You ask if it is okay to consider your own needs when you live with someone who is dying. it may sound like great conflict however I have found great happiness comes from accepting my prognosis yet choosing to live each day. each moment is a memory in the making for my loving husband, friends and family. to sit with each other reading and sharing just that intimate moment brings us both such joy. we are not in denial that those moments are bringing us closer to our last moment together. yesterday we were discussing how we would like that last moment to be and it will bring some comfort to us both at the time. knowing how he wants to hold me in those last breaths is reaffirming the depth of love and life lived. please find a way to reach into his world, bring him into yours and share what can be a truly beautiful experience. when we come into this world we are unaware of those around us and how we are loved, what a miracle to leave it with the knowledge of life and love.
Again, I cannot express how I have been looking to hear these words. This is what I want. For both of us. And I am committed to finding a way to make it happen. To consciously take advantage of the time we have and not lose it through our lack of intention…

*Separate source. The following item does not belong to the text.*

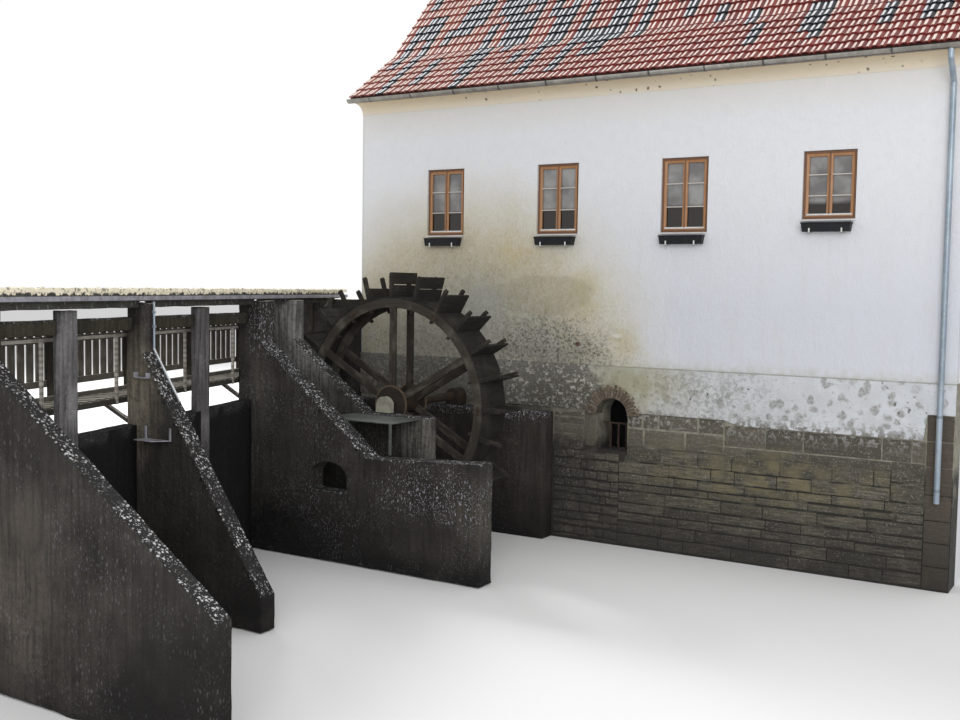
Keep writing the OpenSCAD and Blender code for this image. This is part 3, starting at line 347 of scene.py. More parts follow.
sickle = plus(blot(-0.65, 4.50, 0.42, 0.60, 0.8, 0.5, 3), blot(0.20, 3.65, 0.48, 0.46, 0.8, 0.5, 3))
paint((0.45, 0.385, 0.20), sickle, river, 0.5)
paint((0.27, 0.245, 0.165), blot(-1.5, 4.47, 1.08, 0.42, 0.12, 0.45, 2.2), river, 0.36)
paint((0.29, 0.30, 0.28), blot(-2.78, 4.2, 0.60, 0.55, 0.5, 0.4, 2.2), river, 0.6)
paint((0.50, 0.49, 0.45), cloud(8, 0.50, 0.60, 7, rough=0.7), below(3.0, 5.4), ring, 0.45)
crusted = times(blot(-1.35, 3.35, 1.45, 0.85, 0.75, 0.55, 3), river)
low = plus(times(below(3.3, 4.9), ring, 0.5), crusted)
paint((0.23, 0.225, 0.195), crusted, 0.55)
paint((0.12, 0.115, 0.095), crusted, below(LEDGE_Z, 3.75), 0.5)
black = times(cloud(17, 0.53, 0.59, 7, (1, 1, 1.1), 0.75), low)
paint((0.060, 0.055, 0.045), black, 0.72)
white = times(cloud(15, 0.57, 0.62, 7, (1.1, 1, 0.9), 0.75), low)
paint((0.47, 0.46, 0.42), white, 0.7)
paint((0.60, 0.58, 0.52), blot(0.03, 3.78, 0.11, 0.045, 0.3, 0.5, 9))
paint((0.085, 0.04, 0.03), blot(-0.75, 3.60, 0.06, 0.045, 0.3, 0.3, 20))
# Painted light: a warm band under the eaves, as light thrown back from the eaves onto the river wall.
paint((0.63, 0.585, 0.50), above(7.45, 8.15, 0.5), river)
paint((0.47, 0.45, 0.40), cloud(3.0, 0.5, 0.68, 6, (3, 3, 0.35)), below(3.2, 6.6, 1.0, 0.15), 0.15)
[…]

I have the opposite issue…I have the illness, I have the knowledge that death is approaching; however, my spouse chooses to ignore it. He doesn’t like anything unpleasant and will not discuss things. I used to worry what would happen to him once I was gone, but I’m growing more complacent with things. I have a sense that somehow things will resolve themselves the way they need to. I can’t really explain it any better than that–I somehow just know that he will be all right.
Tricia-
It is difficult to have different needs from your partner, especially around such central issues. – My compulsion to know as much as I can is because I don’t know what I will do when he is gone… I want to try to figure that out now. That is my nature. I can also imagine not being able to accept that reality… Wanting to believe that he will always be here, next to me… Things will resolve themselves, won’t they? I just don’t like my perceived lack of control over the outcome…
Such strength and gentleness to you.